# Exercise
Reproduce only the lines of the material below that start at the line containing "clear_scene()" and stop at the line containing "rng = np.random.default_rng(7)". Keep both end lines.

# Material for this task
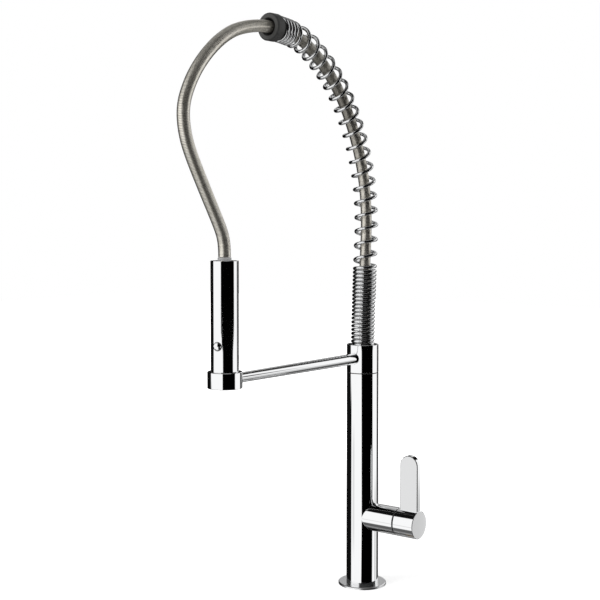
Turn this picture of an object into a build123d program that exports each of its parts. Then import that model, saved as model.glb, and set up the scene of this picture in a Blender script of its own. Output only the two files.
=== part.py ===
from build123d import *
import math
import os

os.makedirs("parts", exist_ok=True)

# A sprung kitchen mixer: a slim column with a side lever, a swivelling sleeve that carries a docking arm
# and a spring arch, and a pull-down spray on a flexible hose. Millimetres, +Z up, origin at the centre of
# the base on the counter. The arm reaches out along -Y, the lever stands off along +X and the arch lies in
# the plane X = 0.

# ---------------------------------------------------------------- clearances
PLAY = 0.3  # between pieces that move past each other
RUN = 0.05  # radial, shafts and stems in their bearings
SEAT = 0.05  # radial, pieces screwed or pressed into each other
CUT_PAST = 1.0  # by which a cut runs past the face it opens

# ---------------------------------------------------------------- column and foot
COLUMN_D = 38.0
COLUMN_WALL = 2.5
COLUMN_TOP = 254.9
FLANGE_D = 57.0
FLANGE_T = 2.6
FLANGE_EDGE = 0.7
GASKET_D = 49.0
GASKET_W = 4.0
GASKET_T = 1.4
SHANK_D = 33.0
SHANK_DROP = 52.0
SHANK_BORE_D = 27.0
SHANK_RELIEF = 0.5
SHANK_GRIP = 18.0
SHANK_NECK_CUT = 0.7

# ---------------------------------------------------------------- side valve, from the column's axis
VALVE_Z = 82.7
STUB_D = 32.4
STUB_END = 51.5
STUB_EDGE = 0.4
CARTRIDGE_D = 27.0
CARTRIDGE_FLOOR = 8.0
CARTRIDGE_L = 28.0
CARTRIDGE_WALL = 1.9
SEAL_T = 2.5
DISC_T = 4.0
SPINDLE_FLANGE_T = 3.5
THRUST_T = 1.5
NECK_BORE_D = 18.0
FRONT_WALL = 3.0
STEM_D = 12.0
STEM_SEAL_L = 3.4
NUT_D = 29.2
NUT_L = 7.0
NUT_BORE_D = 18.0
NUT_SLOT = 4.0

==

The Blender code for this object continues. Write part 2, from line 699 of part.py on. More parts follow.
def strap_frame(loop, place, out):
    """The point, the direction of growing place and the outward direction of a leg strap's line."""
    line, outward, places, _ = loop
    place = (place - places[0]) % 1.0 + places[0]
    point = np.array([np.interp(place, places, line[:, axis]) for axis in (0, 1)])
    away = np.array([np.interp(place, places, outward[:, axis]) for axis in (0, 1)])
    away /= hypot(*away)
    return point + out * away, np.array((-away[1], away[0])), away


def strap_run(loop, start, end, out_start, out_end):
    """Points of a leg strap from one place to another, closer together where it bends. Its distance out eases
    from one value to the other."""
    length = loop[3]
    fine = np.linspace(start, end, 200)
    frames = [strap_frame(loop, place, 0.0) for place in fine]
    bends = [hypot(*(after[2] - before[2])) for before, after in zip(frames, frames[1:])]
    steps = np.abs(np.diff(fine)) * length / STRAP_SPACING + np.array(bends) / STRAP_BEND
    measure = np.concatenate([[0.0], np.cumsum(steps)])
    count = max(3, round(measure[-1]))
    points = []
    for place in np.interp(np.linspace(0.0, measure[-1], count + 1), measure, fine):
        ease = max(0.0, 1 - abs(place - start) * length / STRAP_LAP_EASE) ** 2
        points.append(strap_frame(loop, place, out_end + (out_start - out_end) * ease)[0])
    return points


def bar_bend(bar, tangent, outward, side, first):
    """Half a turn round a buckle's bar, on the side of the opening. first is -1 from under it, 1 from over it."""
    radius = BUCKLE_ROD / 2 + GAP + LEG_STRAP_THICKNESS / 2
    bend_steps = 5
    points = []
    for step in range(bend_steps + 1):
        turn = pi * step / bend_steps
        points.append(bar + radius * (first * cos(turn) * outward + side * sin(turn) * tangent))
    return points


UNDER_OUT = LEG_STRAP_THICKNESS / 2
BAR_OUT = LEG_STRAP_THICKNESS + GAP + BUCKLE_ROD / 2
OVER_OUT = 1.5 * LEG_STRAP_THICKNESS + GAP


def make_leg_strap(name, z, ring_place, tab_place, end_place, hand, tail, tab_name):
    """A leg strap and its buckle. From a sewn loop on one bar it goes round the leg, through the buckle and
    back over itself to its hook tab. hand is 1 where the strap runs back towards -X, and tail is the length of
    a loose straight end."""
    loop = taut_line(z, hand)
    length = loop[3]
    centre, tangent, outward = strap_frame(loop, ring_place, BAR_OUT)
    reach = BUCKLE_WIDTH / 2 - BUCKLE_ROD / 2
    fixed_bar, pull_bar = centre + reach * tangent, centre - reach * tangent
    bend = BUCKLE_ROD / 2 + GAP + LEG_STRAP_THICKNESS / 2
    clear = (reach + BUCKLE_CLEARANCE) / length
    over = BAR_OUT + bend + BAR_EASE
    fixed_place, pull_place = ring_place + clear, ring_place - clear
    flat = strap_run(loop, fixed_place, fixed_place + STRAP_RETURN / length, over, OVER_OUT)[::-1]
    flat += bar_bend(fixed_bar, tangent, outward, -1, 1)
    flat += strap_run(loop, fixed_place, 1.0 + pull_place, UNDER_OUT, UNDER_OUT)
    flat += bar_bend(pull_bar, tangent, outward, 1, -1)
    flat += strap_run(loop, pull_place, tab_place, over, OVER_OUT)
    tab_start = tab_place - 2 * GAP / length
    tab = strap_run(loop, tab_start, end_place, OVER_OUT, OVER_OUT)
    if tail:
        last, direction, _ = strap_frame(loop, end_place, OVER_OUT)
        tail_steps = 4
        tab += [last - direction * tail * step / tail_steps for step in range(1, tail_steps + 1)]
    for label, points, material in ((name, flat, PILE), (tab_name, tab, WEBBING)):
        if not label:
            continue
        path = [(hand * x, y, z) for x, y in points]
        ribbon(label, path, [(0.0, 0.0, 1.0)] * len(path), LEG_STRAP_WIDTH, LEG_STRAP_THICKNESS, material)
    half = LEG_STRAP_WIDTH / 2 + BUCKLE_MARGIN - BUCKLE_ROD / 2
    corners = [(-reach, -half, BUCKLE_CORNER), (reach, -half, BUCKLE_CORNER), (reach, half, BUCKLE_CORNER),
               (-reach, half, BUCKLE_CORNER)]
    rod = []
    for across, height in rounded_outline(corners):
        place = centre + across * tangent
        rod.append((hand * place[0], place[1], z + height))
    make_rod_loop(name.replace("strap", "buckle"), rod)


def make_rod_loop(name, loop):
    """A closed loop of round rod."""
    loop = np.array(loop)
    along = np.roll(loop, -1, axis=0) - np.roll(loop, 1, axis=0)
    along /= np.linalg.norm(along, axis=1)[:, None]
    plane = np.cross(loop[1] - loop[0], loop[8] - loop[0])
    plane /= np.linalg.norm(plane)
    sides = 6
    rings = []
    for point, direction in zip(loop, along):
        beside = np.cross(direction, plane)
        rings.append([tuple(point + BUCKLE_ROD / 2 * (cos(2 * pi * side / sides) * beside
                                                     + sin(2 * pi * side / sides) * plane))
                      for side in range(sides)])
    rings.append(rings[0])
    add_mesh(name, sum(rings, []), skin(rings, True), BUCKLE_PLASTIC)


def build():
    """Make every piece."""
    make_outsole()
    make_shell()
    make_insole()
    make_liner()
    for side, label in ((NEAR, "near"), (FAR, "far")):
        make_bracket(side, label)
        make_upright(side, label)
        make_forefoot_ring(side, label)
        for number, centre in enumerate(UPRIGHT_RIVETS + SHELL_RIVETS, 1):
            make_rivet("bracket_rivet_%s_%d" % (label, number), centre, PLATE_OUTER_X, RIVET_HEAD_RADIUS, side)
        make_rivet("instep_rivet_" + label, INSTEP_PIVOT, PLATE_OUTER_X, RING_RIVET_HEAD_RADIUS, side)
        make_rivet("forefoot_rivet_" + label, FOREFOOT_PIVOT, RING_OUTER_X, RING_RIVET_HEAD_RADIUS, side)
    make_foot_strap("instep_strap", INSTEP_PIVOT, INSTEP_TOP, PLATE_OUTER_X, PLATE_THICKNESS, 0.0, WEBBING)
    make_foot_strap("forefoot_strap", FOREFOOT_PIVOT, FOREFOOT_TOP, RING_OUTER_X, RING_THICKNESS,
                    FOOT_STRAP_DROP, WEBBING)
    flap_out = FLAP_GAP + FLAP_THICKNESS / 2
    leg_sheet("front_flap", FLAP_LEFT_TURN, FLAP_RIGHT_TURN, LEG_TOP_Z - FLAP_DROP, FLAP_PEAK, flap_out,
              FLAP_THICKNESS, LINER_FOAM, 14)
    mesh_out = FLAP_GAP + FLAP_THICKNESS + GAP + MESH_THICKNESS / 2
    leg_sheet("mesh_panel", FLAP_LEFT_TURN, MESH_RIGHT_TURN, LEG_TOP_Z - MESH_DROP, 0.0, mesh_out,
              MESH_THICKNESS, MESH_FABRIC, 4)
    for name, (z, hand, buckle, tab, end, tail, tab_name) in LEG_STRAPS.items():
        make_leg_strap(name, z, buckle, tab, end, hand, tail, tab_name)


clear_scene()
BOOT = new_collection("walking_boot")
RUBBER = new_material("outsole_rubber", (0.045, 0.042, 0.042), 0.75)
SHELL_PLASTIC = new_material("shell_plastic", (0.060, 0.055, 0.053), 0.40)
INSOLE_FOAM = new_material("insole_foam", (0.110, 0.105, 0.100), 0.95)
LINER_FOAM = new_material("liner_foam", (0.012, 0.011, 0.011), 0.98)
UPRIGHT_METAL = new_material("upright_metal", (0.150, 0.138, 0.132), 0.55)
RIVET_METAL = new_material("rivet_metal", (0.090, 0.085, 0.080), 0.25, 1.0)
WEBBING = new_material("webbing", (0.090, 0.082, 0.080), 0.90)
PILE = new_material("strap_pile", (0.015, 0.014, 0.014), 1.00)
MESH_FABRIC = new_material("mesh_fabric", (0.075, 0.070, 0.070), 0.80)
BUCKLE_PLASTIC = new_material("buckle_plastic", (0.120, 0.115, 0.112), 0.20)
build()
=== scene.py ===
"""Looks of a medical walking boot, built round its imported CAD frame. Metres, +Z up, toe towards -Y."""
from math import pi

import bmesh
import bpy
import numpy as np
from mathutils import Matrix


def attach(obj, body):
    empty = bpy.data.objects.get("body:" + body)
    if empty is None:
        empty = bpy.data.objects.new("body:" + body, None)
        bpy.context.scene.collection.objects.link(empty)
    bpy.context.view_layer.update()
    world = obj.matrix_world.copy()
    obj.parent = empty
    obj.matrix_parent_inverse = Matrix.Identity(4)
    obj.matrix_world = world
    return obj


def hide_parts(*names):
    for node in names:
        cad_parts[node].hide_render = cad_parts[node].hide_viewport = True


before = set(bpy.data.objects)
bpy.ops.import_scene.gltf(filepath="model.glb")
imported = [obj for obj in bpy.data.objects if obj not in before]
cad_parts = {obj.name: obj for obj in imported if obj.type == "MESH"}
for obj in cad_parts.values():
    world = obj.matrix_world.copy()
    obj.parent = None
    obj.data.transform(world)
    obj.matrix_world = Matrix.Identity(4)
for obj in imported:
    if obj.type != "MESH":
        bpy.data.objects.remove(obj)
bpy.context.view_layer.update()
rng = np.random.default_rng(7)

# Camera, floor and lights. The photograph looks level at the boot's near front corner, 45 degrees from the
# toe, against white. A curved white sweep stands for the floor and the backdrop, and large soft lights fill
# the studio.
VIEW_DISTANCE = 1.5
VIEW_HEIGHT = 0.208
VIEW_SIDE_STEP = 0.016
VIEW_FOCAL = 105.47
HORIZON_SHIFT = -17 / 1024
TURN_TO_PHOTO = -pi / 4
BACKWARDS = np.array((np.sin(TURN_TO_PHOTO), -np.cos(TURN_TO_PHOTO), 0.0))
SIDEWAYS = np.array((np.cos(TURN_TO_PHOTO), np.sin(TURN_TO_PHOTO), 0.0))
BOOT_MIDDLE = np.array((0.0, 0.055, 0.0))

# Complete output
clear_scene()
BOOT = new_collection("walking_boot")
RUBBER = new_material("outsole_rubber", (0.045, 0.042, 0.042), 0.75)
SHELL_PLASTIC = new_material("shell_plastic", (0.060, 0.055, 0.053), 0.40)
INSOLE_FOAM = new_material("insole_foam", (0.110, 0.105, 0.100), 0.95)
LINER_FOAM = new_material("liner_foam", (0.012, 0.011, 0.011), 0.98)
UPRIGHT_METAL = new_material("upright_metal", (0.150, 0.138, 0.132), 0.55)
RIVET_METAL = new_material("rivet_metal", (0.090, 0.085, 0.080), 0.25, 1.0)
WEBBING = new_material("webbing", (0.090, 0.082, 0.080), 0.90)
PILE = new_material("strap_pile", (0.015, 0.014, 0.014), 1.00)
MESH_FABRIC = new_material("mesh_fabric", (0.075, 0.070, 0.070), 0.80)
BUCKLE_PLASTIC = new_material("buckle_plastic", (0.120, 0.115, 0.112), 0.20)
build()
=== scene.py ===
"""Looks of a medical walking boot, built round its imported CAD frame. Metres, +Z up, toe towards -Y."""
from math import pi

import bmesh
import bpy
import numpy as np
from mathutils import Matrix


def attach(obj, body):
    empty = bpy.data.objects.get("body:" + body)
    if empty is None:
        empty = bpy.data.objects.new("body:" + body, None)
        bpy.context.scene.collection.objects.link(empty)
    bpy.context.view_layer.update()
    world = obj.matrix_world.copy()
    obj.parent = empty
    obj.matrix_parent_inverse = Matrix.Identity(4)
    obj.matrix_world = world
    return obj


def hide_parts(*names):
    for node in names:
        cad_parts[node].hide_render = cad_parts[node].hide_viewport = True


before = set(bpy.data.objects)
bpy.ops.import_scene.gltf(filepath="model.glb")
imported = [obj for obj in bpy.data.objects if obj not in before]
cad_parts = {obj.name: obj for obj in imported if obj.type == "MESH"}
for obj in cad_parts.values():
    world = obj.matrix_world.copy()
    obj.parent = None
    obj.data.transform(world)
    obj.matrix_world = Matrix.Identity(4)
for obj in imported:
    if obj.type != "MESH":
        bpy.data.objects.remove(obj)
bpy.context.view_layer.update()
rng = np.random.default_rng(7)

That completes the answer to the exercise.